Restate every line of the material, word for word.

════

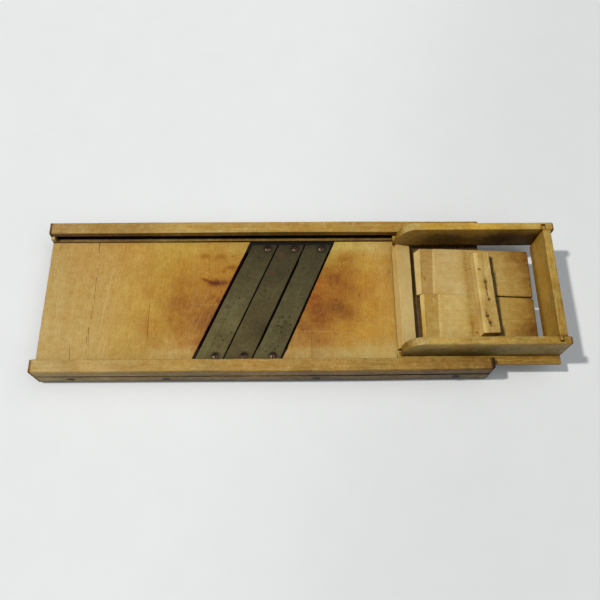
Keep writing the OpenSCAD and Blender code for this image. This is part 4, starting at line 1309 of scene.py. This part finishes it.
def runner(front):
    lo, hi = node_box("front_runner" if front else "rear_runner")
    xa, xb = lo[0] - XM, hi[0] - XM
    y0, y1 = (abs(hi[1]), abs(lo[1])) if front else (lo[1], hi[1])
    z0, z1 = lo[2], hi[2]
    xs = stations(xa, xb, 4.0, 0.8, 1.2, k=3)
    w = line_noise(xs, 16, 131 + front)
    rings = []
    for i, x in enumerate(xs):
        d = end_drop(np.array([x]), xa, xb, 0.8, 1.2)[0]
        c = [(y0 + d, z0, 0.6), (y1 - d, z0, 0.9), (y1 - d, z1 - d, 1.2 + 0.4 * w[i]), (y0 + d, z1 - d, 0.6)]
        o = outline(c, seg=4, edges=[6, 2, 6, 2])
        rings.append(np.stack([np.full(len(o), x), o[:, 0] * (-1 if front else 1), o[:, 1]], 1))
    return loft(rings)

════

→ **The result**
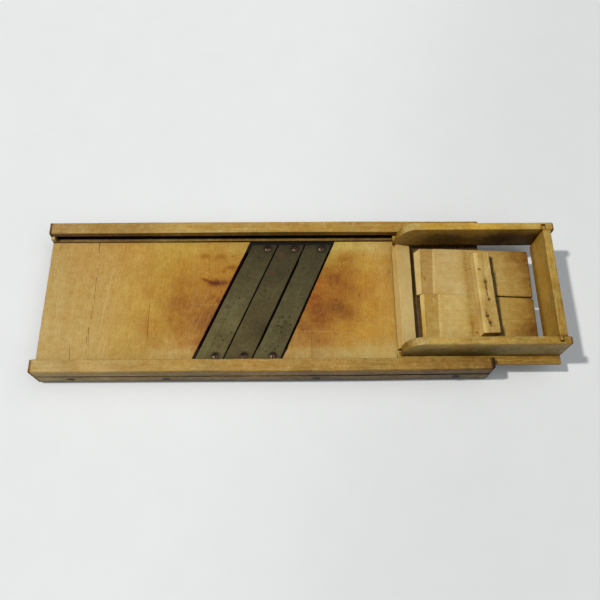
Keep writing the OpenSCAD and Blender code for this image. This is part 4, starting at line 1309 of scene.py. This part finishes it.
def runner(front):
    lo, hi = node_box("front_runner" if front else "rear_runner")
    xa, xb = lo[0] - XM, hi[0] - XM
    y0, y1 = (abs(hi[1]), abs(lo[1])) if front else (lo[1], hi[1])
    z0, z1 = lo[2], hi[2]
    xs = stations(xa, xb, 4.0, 0.8, 1.2, k=3)
    w = line_noise(xs, 16, 131 + front)
    rings = []
    for i, x in enumerate(xs):
        d = end_drop(np.array([x]), xa, xb, 0.8, 1.2)[0]
        c = [(y0 + d, z0, 0.6), (y1 - d, z0, 0.9), (y1 - d, z1 - d, 1.2 + 0.4 * w[i]), (y0 + d, z1 - d, 0.6)]
        o = outline(c, seg=4, edges=[6, 2, 6, 2])
        rings.append(np.stack([np.full(len(o), x), o[:, 0] * (-1 if front else 1), o[:, 1]], 1))
    return loft(rings)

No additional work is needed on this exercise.